Quality and strategic intent matter far more than volume. Most solo and small firm attorneys see better results from six to twelve well-targeted, genuinely useful pieces per year than from generic monthly publishing. A post that answers a specific question your ideal client is actively searching, written with the specificity that only comes from real practice experience, is worth more than several posts written to fill a calendar.
What topics should a law firm blog cover?
The most effective topics come directly from practice experience: the questions clients ask in first consultations, the mistakes people make before calling an attorney, what the process of working with your firm actually looks like, and how local statutes or courts affect outcomes in your specific jurisdiction. These are things no AI tool and no national content agency can replicate with the same authority as an attorney who actually does the work.
How does content marketing connect to law firm SEO?
They reinforce each other directly. Blog posts targeting specific long-tail keywords build topical authority for your practice areas. Internal links from those posts to your main law firm SEO and practice area pages distribute ranking signals across your site. And engagement signals generated by content that genuinely serves readers, time on page, return visits, shares, all factor into how search engines evaluate your site's authority over time. A law firm content strategy and an SEO strategy designed together will almost always outperform two separate efforts running in parallel.
Is content marketing worth the investment for a solo attorney?

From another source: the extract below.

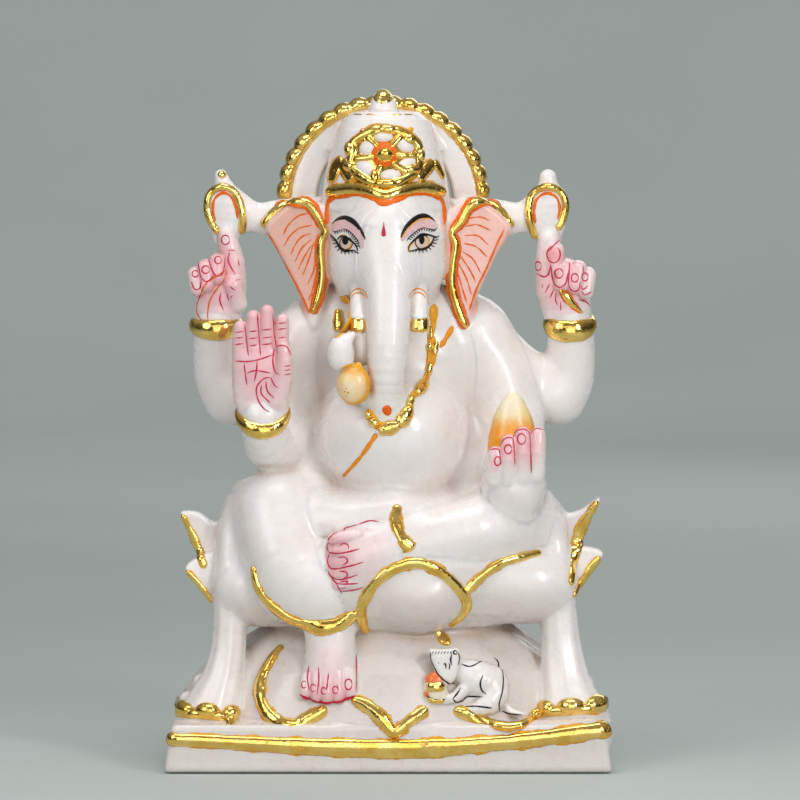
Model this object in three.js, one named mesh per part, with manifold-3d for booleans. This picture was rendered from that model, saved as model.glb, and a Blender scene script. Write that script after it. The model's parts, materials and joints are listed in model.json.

For most solo attorneys competing locally, yes. The compounding nature of good content, once indexed and ranking it generates visibility without ongoing spend, makes it one of the highest long-term ROI channels available. The key is that the content needs to be genuinely useful, specifically targeted, and connected to a broader strategy. Content created without keyword intent, internal linking structure, or a clear audience in mind is unlikely to generate the return that well-planned content does. But get the strategy right and the returns compound in a way that paid advertising simply cannot.